## MATERIAL PROVIDED

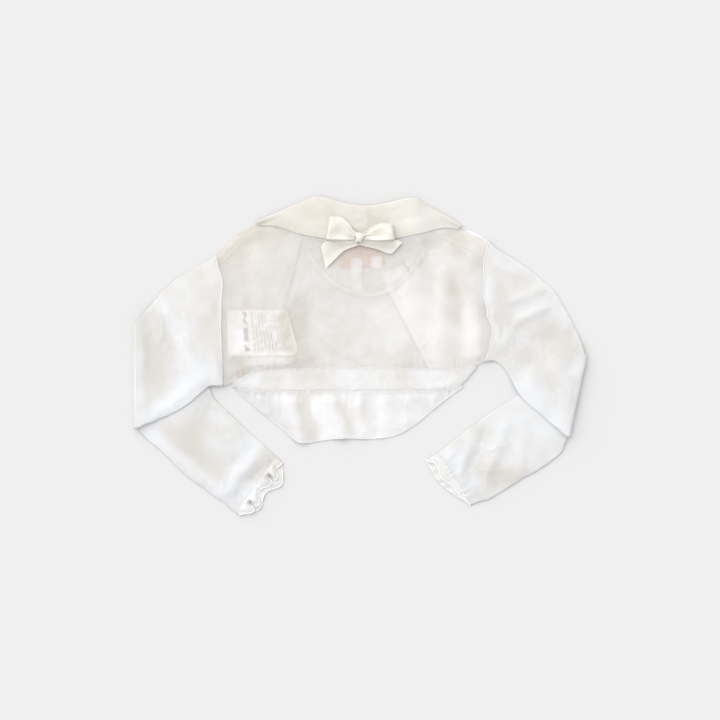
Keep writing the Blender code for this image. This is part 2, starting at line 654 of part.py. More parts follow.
FRONTS = make_fronts()
LABELS = make_care_label() + make_neck_pieces(FRONTS)
BACK_PANEL = make_back(FRONTS + LABELS)
make_casing()
make_hem_band()
make_sleeve("left", SLEEVE_LEFT_UPPER, SLEEVE_LEFT_LOWER, SLEEVE_LEFT_RIDGES)
make_sleeve("right", SLEEVE_RIGHT_UPPER, SLEEVE_RIGHT_LOWER, SLEEVE_RIGHT_RIDGES)
make_frill("left", SLEEVE_LEFT_LOWER, FRILL_LEFT, ripple=4.6)
make_frill("right", SLEEVE_RIGHT_LOWER, FRILL_RIGHT, ripple=2.6)
make_bow(make_collar(BACK_PANEL), BACK_PANEL)
centre_on_origin()
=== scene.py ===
"""The looks of a toddler's shrug in sheer off-white knit, laid flat with its back up.

Sizes are in millimetres until a mesh is made, and then metres. X runs across the garment, Y from its hem
to its collar, and Z up from the surface that it lies on. The back faces up, so the wearer's left is at -X.
"""

from collections import namedtuple
from math import cos, exp, hypot, pi, radians, sin

import bmesh
import bpy
from mathutils import Matrix, Vector, noise
from mathutils.bvhtree import BVHTree


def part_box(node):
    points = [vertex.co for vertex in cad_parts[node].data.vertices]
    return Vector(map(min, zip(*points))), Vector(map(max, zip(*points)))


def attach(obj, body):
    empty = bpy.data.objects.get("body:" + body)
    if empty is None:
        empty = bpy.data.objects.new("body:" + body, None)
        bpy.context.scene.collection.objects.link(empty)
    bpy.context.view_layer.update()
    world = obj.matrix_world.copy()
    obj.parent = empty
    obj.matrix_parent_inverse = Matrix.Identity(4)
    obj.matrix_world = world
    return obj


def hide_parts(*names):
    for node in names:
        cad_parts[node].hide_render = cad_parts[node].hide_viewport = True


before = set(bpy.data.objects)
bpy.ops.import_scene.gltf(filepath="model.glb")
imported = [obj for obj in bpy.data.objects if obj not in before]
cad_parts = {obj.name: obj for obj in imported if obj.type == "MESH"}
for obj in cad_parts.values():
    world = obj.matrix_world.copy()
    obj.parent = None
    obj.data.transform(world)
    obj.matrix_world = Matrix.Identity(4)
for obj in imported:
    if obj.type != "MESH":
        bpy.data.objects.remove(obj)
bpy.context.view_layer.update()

MM = 0.001

# --- Sizes ---

# Thicknesses of the cloths, and the height at which the lowest of them rests
KNIT = 0.4
COLLAR_CLOTH = 0.5
RIBBON = 0.4
LABEL = 0.4
RESTING = 0.3
# The gap along a seam, and the wall of the solid pieces
SEAM = 0.06
CAD_WALL = 1.0

# The height of the cloth at the waist and shoulder seams, and how far from them it slopes down to that
WAIST_EDGE = 1.05
WAIST_SLOPE = 10.0
SHOULDER_EDGE = 0.75
SHOULDER_SLOPE = 8.0
# The least height of the back where the care label lies under it
OVER_LABEL = 2.55
# How far from an armhole the cloth bows with its seam, and how far it takes the seam's height
BOW_REACH = 28.0
JOIN_REACH = 10.0

# A sleeve's height where it is set in and folded, and at its edges and middle in between
SET_IN_HEIGHT = 2.8
EDGE_HEIGHT = 1.0
MIDDLE_HEIGHT = 1.9
# How far from the armhole, and from the fold at the elbow, that fuller height reaches
SET_IN_REACH = 20.0
FOLD_REACH = 26.0
# How high the upper arm lies over the forearm, at the fold and away from it, and how it slopes off beside it
FOLD_LIFT = 3.5
COVER_LIFT = 2.6
DRAPE_START = 1.0
DRAPE_WIDTH = 26.0
# Rows of faces along a sleeve, sides of a cord, and steps of the lines that wind or run beside others
UPPER_ROWS, TURN_ROWS, LOWER_ROWS = 84, 16, 96
CORD_SIDES = 8
WINDING_STEPS = 480
BESIDE_STEPS = 80

# The width of the fronts' turned bands and of the neck tape, and the radius at which the collar rolls over
FRONT_BAND = 7.0
TAPE_WIDTH = 5.0
COLLAR_ROLL = 1.3
# How high a seam and a row of stitches lie on their cloth
SEAM_LIFT = 0.1
STITCH_LIFT = 0.28
# The height of a bow loop's open end, and how far the loops and tails are tucked in at the knot
LOOP_HEIGHT = 4.8
LOOP_TUCK = 2.8
TAIL_TUCK = 3.0
TAIL_END_TUCK = 4.6
TAIL_END_HEIGHT = 5.9
# Heights of the collar and the tails where their solid pieces don't reach
COLLAR_HEIGHT = 4.8
TAIL_HEIGHT = 6.0

# A line up a panel. A rise starts on the waist seam, and a drop hangs from the hem seam
Line = namedtuple("Line", "low_x low_y high_x high_y")
Rise = namedtuple("Rise", "low_x high_x high_y")
Drop = namedtuple("Drop", "high_x low_x low_y")
Point = namedtuple("Point", "x y")
# Across a sleeve, and across the collar, with how much of its cloth turns under
Ring = namedtuple("Ring", "outer_x outer_y inner_x inner_y")
Section = namedtuple("Section", "fold_x fold_y edge_x edge_y turn")
Depth = namedtuple("Depth", "depth")
Fold = namedtuple("Fold", "from_x from_y to_x to_y width height")
Bulge = namedtuple("Bulge", "share bow")
Armhole = namedtuple("Armhole", "low_x low_y high_x high_y bulge")
Round = namedtuple("Round", "share side push")
Cut = namedtuple("Cut", "width length share held")
Sheet = namedtuple("Sheet", "piece cut on trims")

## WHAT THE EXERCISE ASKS
Above are the lines; repeat exactly the ones from the line containing "make_casing()" down to the line containing "if empty is", both inclusive.

## SOLUTION TO THIS PROBLEM
make_casing()
make_hem_band()
make_sleeve("left", SLEEVE_LEFT_UPPER, SLEEVE_LEFT_LOWER, SLEEVE_LEFT_RIDGES)
make_sleeve("right", SLEEVE_RIGHT_UPPER, SLEEVE_RIGHT_LOWER, SLEEVE_RIGHT_RIDGES)
make_frill("left", SLEEVE_LEFT_LOWER, FRILL_LEFT, ripple=4.6)
make_frill("right", SLEEVE_RIGHT_LOWER, FRILL_RIGHT, ripple=2.6)
make_bow(make_collar(BACK_PANEL), BACK_PANEL)
centre_on_origin()
=== scene.py ===
"""The looks of a toddler's shrug in sheer off-white knit, laid flat with its back up.

Sizes are in millimetres until a mesh is made, and then metres. X runs across the garment, Y from its hem
to its collar, and Z up from the surface that it lies on. The back faces up, so the wearer's left is at -X.
"""

from collections import namedtuple
from math import cos, exp, hypot, pi, radians, sin

import bmesh
import bpy
from mathutils import Matrix, Vector, noise
from mathutils.bvhtree import BVHTree


def part_box(node):
    points = [vertex.co for vertex in cad_parts[node].data.vertices]
    return Vector(map(min, zip(*points))), Vector(map(max, zip(*points)))


def attach(obj, body):
    empty = bpy.data.objects.get("body:" + body)
    if empty is None:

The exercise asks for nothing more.